Territorial map showing the boundaries of "Kwawkapolkan" just west of Lake Nicaragua in the sixteenth century before the arrival of the Spaniards.

The territory or cacicazgo ruled over by Nicarao was situated in the isthmus of what is now known as Nicaragua's Rivas Department, next to Lake Nicaragua, and it extended southward to what is now known as the Guanacaste Province in northwestern Costa Rica. The tribe's capital city or principal settlement was called Kwawkapolkan, though it has sometimes been referred to in history books as Nicaraocallí, and it is believed to have been situated near the modern lake port of San Jorge.
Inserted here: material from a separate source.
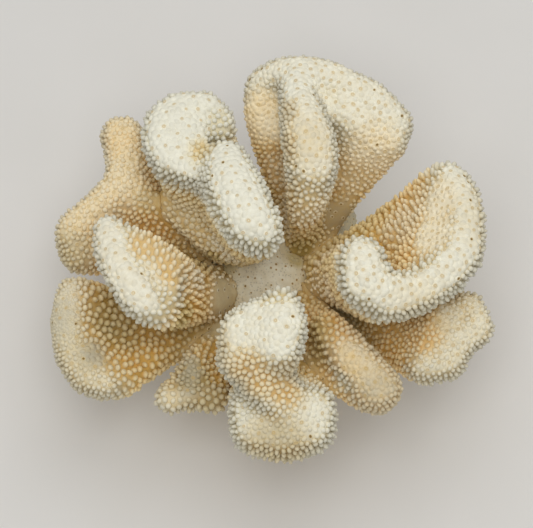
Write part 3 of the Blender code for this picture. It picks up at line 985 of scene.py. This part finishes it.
def crowds_of(darts, rng):
    """The domes, thumbs and calices of one branch, with how deep in a pit each corner is."""
    calice = choose_calices(darts, rng)
    bare = (darts["smooth"] > BARE) | (darts["ground"][:, 2] < LOW)
    calice &= darts["ground"][:, 2] > LOW
    wart = ~(bare | calice)
    thumb = wart & (darts["length"] > THUMB_FROM)
    dome = wart & ~thumb
    count = len(bare)
    shrink = 1 - darts["smooth"]
    length = darts["length"] * MM * rng.uniform(*LENGTH_RANGE, count) * mix(WORN_LENGTH, 1.0, shrink)
    width = darts["gaps"] * MM / 2 * rng.uniform(*WIDTH_RANGE, count) * mix(WORN_WIDTH, 1.0, shrink)
    lean = darts["lean"] * rng.uniform(*LEAN_RANGE, count)
    crowds = []
    for shape, chosen in ((DOME, dome), (THUMB, thumb)):
        if chosen.any():
            measures = (width * darts["full"], length, lean, darts["back"], darts["taper"])
            crowd = set_out(shape, darts, chosen, *(values[chosen] for values in measures), rng)
            crowds.append((*crowd, np.zeros(len(crowd[2]))))
    if calice.any():
        crowds.append(calice_crowd(darts, calice, rng))
    counts = [int(dome.sum()), int(thumb.sum()), int(calice.sum())]
    return crowds, counts


crowds = {}
for number, (node_name, darts) in enumerate(wart_places.items()):
    rng = np.random.default_rng(CROWD_SEED + number)
    crowds[node_name], counts = crowds_of(darts, rng)
    print(node_name, "domes, thumbs, calices:", counts)

# %% [markdown]
# The finish is aragonite, a chalky mineral that grew as a felt of fine needles. It has no gloss, and it
# is so pale that light bounces from wart to wart, which makes the shadows between them soft and warm.
# That comes from the pale colours alone: Subsurface scattering was left out, because each wart starts
# inside the skin, and light that scatters under overlapping shells leaves dark rings round them. Fresh
# growth is white. Older flanks keep some organic colour: peach or tan on the tips, deeper in the ground
# between the warts, and olive where tissue dried. Grey is partly dust and partly painted shade on rims
# and low lobes that turn away from the lights, and the olive of the crevices is painted shade too.
#
# Each corner of the mesh carries how white, peach, olive and grey it is, and how high up its wart it sits.
# The nodes lay the stains, with the grey and olive that are partly painted shade, one after the other
# over a tan ground, and slow clouds of noise make them uneven.

# %% Stains
COLOURS = {             # colour of the ground between the warts, and of their tips
    "tan": ("#dab967", "#f0dfac"),
    "peach": ("#e6b667", "#f7dca6"),
    "olive": ("#a2863f", "#d3bf84"),
    "grey": ("#989180", "#b4b09f"),
    "white": ("#e6d8ae", "#efecda"),
}
TIP_FROM, TIP_TO = 0.00, 0.50       # share of a wart's length over which the ground's colour gives way
BLOTCH = 0.14                       # how far the clouds push a stain's share up or down


def stained_and_shaded(tree, value, cloud, mottle):
    """The colour of the skeleton before its pits, from the values on the mesh and two clouds of noise."""
    # the ground's colour and the tips' colour are mixed side by side, and the grey, partly dust and partly
    # painted shade, is laid on last
    layers = [linear(colour) for colour in COLOURS["tan"]]
    for name in ("peach", "olive", "white", "grey"):
        # the clouds push a share up or down, but never where there is none of it
        blotch = cloud if name == "olive" else mottle
        ends = {"From_Min": 0.25, "From_Max": 0.75, "To_Min": -BLOTCH, "To_Max": BLOTCH}
        push = add_node(tree, "MapRange", Value=blotch, **ends)
        pushed = add_node(tree, "Math", {"operation": "ADD"}, n0=value[name], n1=push)
        some = add_node(tree, "MapRange", Value=value[name], From_Max=0.1)
        share = add_node(tree, "Math", {"operation": "MULTIPLY"}, n0=pushed, n1=some)
        layers = [
            add_node(tree, "Mix", COLOUR_MIX, out=2, n0=share, n6=layer, n7=linear(stain))
            for layer, stain in zip(layers, COLOURS[name])
        ]
    tip = add_node(tree, "MapRange", Value=value["rise"], From_Min=TIP_FROM, From_Max=TIP_TO)
    return add_node(tree, "Mix", COLOUR_MIX, out=2, n0=tip, n6=layers[0], n7=layers[1])


print("ground and tip colours:", COLOURS)

# %% [markdown]
# A calice darkens towards its middle, partly as a stain and partly as painted shade of the pit, and one
# that has broken open is painted dark brown inside, as painted shade of the hole. Where the skin is worn,
# the skeleton shows its fine pores. There are far too many to model, so Voronoi cells draw them: a cell's
# middle is a hole, painted darker as shade.

# %% Pits and pores
# the pit colours are partly stain and partly painted shade of the pits
PIT_COLOUR, OPEN_PIT_SHADE_COLOUR = "#cda959", "#6b5024"
PIT_MOST, OPEN_PIT_MOST = 0.75, 0.9     # how much of these colours there is at the deepest
PORE_SIZE = 0.9 * MM                    # from one pore to the next


def pitted(tree, colour, pit):
    """The colour with its pits: up to 1 a place is in a closed calice, and from 1 to 2 in an open one."""
    # painted shade: closed calices are painted tan, partly stain and partly the shade of the pit, and open
    # ones dark brown, the shade of a hole
    for start, most, stain in ((0.0, PIT_MOST, PIT_COLOUR), (1.0, OPEN_PIT_MOST, OPEN_PIT_SHADE_COLOUR)):
        ends = {"From_Min": start, "From_Max": start + 1.0, "To_Max": most}
        deep = add_node(tree, "MapRange", Value=pit, **ends)
        colour = add_node(tree, "Mix", COLOUR_MIX, out=2, n0=deep, n6=colour, n7=linear(stain))
    return colour


def worn_pores(tree, place, worn):
    """1 in a pore and 0 beside it, and only where the skin is worn."""
    cells = add_node(tree, "TexVoronoi", out="Distance", Vector=place, Scale=1 / PORE_SIZE)
    hole = add_node(tree, "MapRange", Value=cells, From_Min=0.34, From_Max=0.12)
    bare = add_node(tree, "MapRange", Value=worn, From_Min=0.5, From_Max=0.9)
    return add_node(tree, "Math", {"operation": "MULTIPLY"}, n0=hole, n1=bare)


print("pores in 10 mm of worn skin:", round(10 * MM / PORE_SIZE))

# %% [markdown]
# The whole finish is put together from these. Each wart gets a tone of its own, so that no two are quite
# alike, and a grain much finer than a wart breaks up the roughness and the surface, as the felt of needles
# does. The pores are pressed in with a Bump, which is enough for holes that nobody sees from the side, and
# they are painted darker as painted shade.

# %% Bleached aragonite
CLOUD_SIZE = 11 * MM        # slow stains
MOTTLE_SIZE = 2.2 * MM      # stains a little wider than a wart
GRAIN_SIZE = 0.35 * MM      # real needles are 0.05 mm and wouldn't show, so these are coarser
GRAIN_HEIGHT = 0.05 * MM
PORE_HEIGHT = 0.15 * MM
CHALK = {"IOR": 1.53, "Specular_IOR_Level": 0.25}   # of aragonite, and with half the usual gloss


def bleached_aragonite():
    """Chalk-white to tan coral skeleton. The colours come from the mesh's own values."""
    material, tree, place = start_material("bleached_aragonite")
    cloud, mottle, grain = (
        add_node(tree, "TexNoise", Vector=place, Scale=1 / size, Detail=detail)
        for size, detail in ((CLOUD_SIZE, 2.0), (MOTTLE_SIZE, 2.0), (GRAIN_SIZE, 3.0))
    )
    value = {
        name: add_node(tree, "Attribute", {"attribute_name": name}, out="Fac")
        for name in (*STAINS_AND_SHADE, "rise", "pit", "tone", "worn")
    }
    colour = pitted(tree, stained_and_shaded(tree, value, cloud, mottle), value["pit"])
    pore = worn_pores(tree, place, value["worn"])

    # single warts and small patches are a little lighter or darker than their neighbours, and the pores are
    # painted darker as painted shade
    shade = add_node(tree, "MapRange", Value=value["tone"], To_Min=0.93, To_Max=1.03)
    for source, ends in (
        (mottle, {"From_Min": 0.3, "From_Max": 0.7, "To_Min": 0.95, "To_Max": 1.03}),
        # painted shade: darker in the pores of worn skin
        (pore, {"To_Min": 1.0, "To_Max": 0.72}),
    ):
        step = add_node(tree, "MapRange", Value=source, **ends)
        shade = add_node(tree, "Math", {"operation": "MULTIPLY"}, n0=shade, n1=step)
    light = add_node(tree, "CombineColor", n0=shade, n1=shade, n2=shade)
    colour = add_node(tree, "Mix", COLOUR_TIMES, out=2, n0=1.0, n6=colour, n7=light)

    ends = {"From_Min": 0.3, "From_Max": 0.7, "To_Min": 0.62, "To_Max": 0.86}
    dull = add_node(tree, "MapRange", Value=grain, **ends)
    felt = add_node(tree, "Bump", Strength=0.6, Distance=GRAIN_HEIGHT, Height=grain)
    sunk = {"Strength": 0.8, "Distance": PORE_HEIGHT, "Height": pore, "Normal": felt}
    relief = add_node(tree, "Bump", {"invert": True}, **sunk)
    dress_shader(tree, colour, dull, relief, **CHALK)
    return material


aragonite = bleached_aragonite()
print("nodes in the finish:", len(aragonite.node_tree.nodes))

# %% [markdown]
# The cut under the foot shows the inside of the skeleton: it is whiter than the outside, because no dirt
# got in, it is full of small round pores where polyps once sat, and the blade left faint parallel marks.
# Voronoi cells give the pores, which are painted darker inside as painted shade, and a Wave texture the
# marks, pushed out of true by noise so that they look sawn by hand.

# %% Sawn aragonite
SAWN_PORE = 1.3 * MM        # the calices of a cauliflower coral are about 1 mm wide and stand close
SAW_MARK = 1.1 * MM         # real marks are nearer 0.5 mm and would blur into grey
SAWN_PORE_DEPTH = 0.3 * MM
SAW_MARK_DEPTH = 0.08 * MM
# painted shade: the pores of the cut are painted darker, as the shade inside a hole
SAWN_COLOUR, SAWN_PORE_SHADE = "#e2d9c3", "#9b8c6b"


def sawn_aragonite():
    """The porous inside of the skeleton, as a saw leaves it."""
    material, tree, place = start_material("sawn_aragonite")
    grain = add_node(tree, "TexNoise", Vector=place, Scale=1 / GRAIN_SIZE, Detail=3.0)
    cells = add_node(tree, "TexVoronoi", out="Distance", Vector=place, Scale=1 / SAWN_PORE)
    hollow = add_node(tree, "MapRange", Value=cells, From_Min=0.42, From_Max=0.22)
    # one band of the Wave texture is about 2 pi / 20 of a unit at a scale of 1
    bands = 2 * math.pi / 20 / SAW_MARK
    marks = add_node(tree, "TexWave", out="Fac", Vector=place, Scale=bands, Distortion=1.5)
    # painted shade: darker in the pores
    ends = {"n6": linear(SAWN_COLOUR), "n7": linear(SAWN_PORE_SHADE)}
    colour = add_node(tree, "Mix", COLOUR_MIX, out=2, n0=hollow, **ends)
    dull = add_node(tree, "MapRange", Value=grain, To_Min=0.74, To_Max=0.94)
    scratch = add_node(tree, "Bump", Strength=0.4, Distance=SAW_MARK_DEPTH, Height=marks)
    sunk = {"Strength": 0.9, "Distance": SAWN_PORE_DEPTH, "Height": hollow, "Normal": scratch}
    relief = add_node(tree, "Bump", {"invert": True}, **sunk)
    dress_shader(tree, colour, dull, relief, **CHALK)
    return material


sawn = sawn_aragonite()
print("nodes in the sawn face:", len(sawn.node_tree.nodes))

# %% [markdown]
# Every branch is now joined into one mesh: its skin and its warts. Joining thousands of objects in
# Blender would take minutes, so the arrays are put end to end instead and given to the mesh in one go.
# The looks are kept on its corners as attributes, with the names that the finish reads.

# %% Join the skins and the warts
NEUTRAL_TONE = 0.5          # the bare ground is neither lighter nor darker than its neighbours


def mesh_from_arrays(name, corners, faces):
    """A smooth mesh from its corners and triangles."""
    mesh = bpy.data.meshes.new(name)
    mesh.vertices.add(len(corners))
    mesh.vertices.foreach_set("co", corners.astype(np.float32).ravel())
    mesh.loops.add(faces.size)
    mesh.loops.foreach_set("vertex_index", faces.astype(np.int32).ravel())
    mesh.polygons.add(len(faces))
    mesh.polygons.foreach_set("loop_start", np.arange(0, faces.size, 3, dtype=np.int32))
    mesh.update(calc_edges=True)
    mesh.polygons.foreach_set("use_smooth", np.ones(len(faces), bool))
    return mesh


def store(mesh, name, values):
    """Keeps one number for each corner of a mesh, under a name."""
    layer = mesh.attributes.new(name, "FLOAT", "POINT")
    layer.data.foreach_set("value", np.ascontiguousarray(values, np.float32))


def warty_mesh(name, skin, darts, crowds, rng):
    """One mesh of the skin and its crowds of warts, with the looks kept on its corners."""
    corners, faces, base = [skin["ground"]], [skin["corners"]], len(skin["ground"])
    stored = {key: [skin[key]] for key in STAINS_AND_SHADE}
    stored["rise"], stored["pit"] = [least_rise(skin["length"] * MM)], [np.zeros(base)]
    stored["tone"], stored["worn"] = [np.full(base, NEUTRAL_TONE)], [skin["smooth"] * skin["wears"]]
    tones = rng.random(len(darts["below"]))
    for crowd_corners, crowd_faces, rise, owner, pit in crowds:
        corners.append(crowd_corners)
        faces.append(crowd_faces + base)
        base += len(crowd_corners)
        for key in STAINS_AND_SHADE:
            stored[key].append(darts[key][owner])
        stored["rise"].append(rise)
        stored["pit"].append(pit)
        stored["tone"].append(tones[owner])
        stored["worn"].append(np.zeros(len(owner)))
    mesh = mesh_from_arrays(name, np.concatenate(corners), np.concatenate(faces))
    for key, values in stored.items():
        store(mesh, key, np.concatenate(values))
    return mesh


TONE_SEED = 300     # each branch adds its own number
meshes = {}
for number, (node_name, skin) in enumerate(skins.items()):
    rng = np.random.default_rng(TONE_SEED + number)
    name = "warty_" + node_name
    meshes[node_name] = warty_mesh(name, skin, wart_places[node_name], crowds[node_name], rng)
    print(name, "triangles:", len(meshes[node_name].polygons))

# %% [markdown]
# Last, each mesh becomes a piece. It rides on the one body and takes the place of the smooth envelope,
# which is hidden. The faces of the cut are the only flat ones, and they get the sawn finish.

# %% Dress the pieces
triangle_total = 0
for node_name, mesh in meshes.items():
    skin = skins[node_name]
    mesh.materials.append(aragonite)
    if node_name == "trunk_and_foot":
        mesh.materials.append(sawn)
        under = skin["ground"][skin["corners"]][:, :, 2].max(axis=1) < CUT_LEVEL
        for face in np.flatnonzero(under):
            mesh.polygons[face].material_index = 1
            mesh.polygons[face].use_smooth = False
        print("sawn faces:", int(under.sum()))
    piece = bpy.data.objects.new(mesh.name, mesh)
    bpy.context.scene.collection.objects.link(piece)
    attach(piece, "root")
    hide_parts(node_name)
    triangle_total += len(mesh.polygons)
print("triangles in all:", triangle_total)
== Name controversy and etymology ==
In 2002, through the research done by two Nicaraguan historians working independently of each other, it was discovered that the true name of the cacique was actually Macuilmiquiztli, which meant "Five Deaths" in the Nahuatl language.

It is not known how the name "Nicarao" came to be associated with chief Macuilmiquiztli as the letter "r" does not exist in the Nawat language. The etymology of the term "Nicarao" most likely originated as a shortened and hispanicized form of "Nicānāhuac", the name used by the Nicaraos to refer to western Nicaragua. This is evident in the Spaniards use of the root Nica in "Nicarao" which derives from Nahuatl Nican. Andrés de Cereceda, the treasurer of González Dávila's expedition, wrote in his log the names of the caciques of the villages where gold was collected. In the vicinity of Costa Rica's Gulf of Nicoya, they found the largest indigenous village they had visited, which was ruled by a cacique named Chorotega. Since then, linguistic sources have used the name of that cacique as an eponym, "Chorotega people ", to encompass a number of villages which had cultural and linguistic similarities despite being physically separated.

According to a once-popular theory, the name "Nicaragua" was derived from a portmanteau of the name Nicarao and the Spanish word agua which means "water", due to the presence of two large lakes and other bodies of water in the country. However, this theory is considered to be outdated by most historians due to the fact that the cacique's real name was Macuilmiquiztli and not Nicarao. In addition the Nicaraos referred to the land as Nicānāhuac, which most historians now believe is the true etymology of "Nicaragua". It is a combination of the words "Nican" (here), and "Ānāhuac", which in turn is a combination of the words "atl" (water) and "nahuac", a locative meaning "surrounded". Therefore the literal translation of Nicanahuac is "here surrounded by water", fitting the theory that the etymology references the large bodies of water in and around the country, the Pacific Ocean, lakes Nicaragua and Xolotlan, and the rivers and lagoons.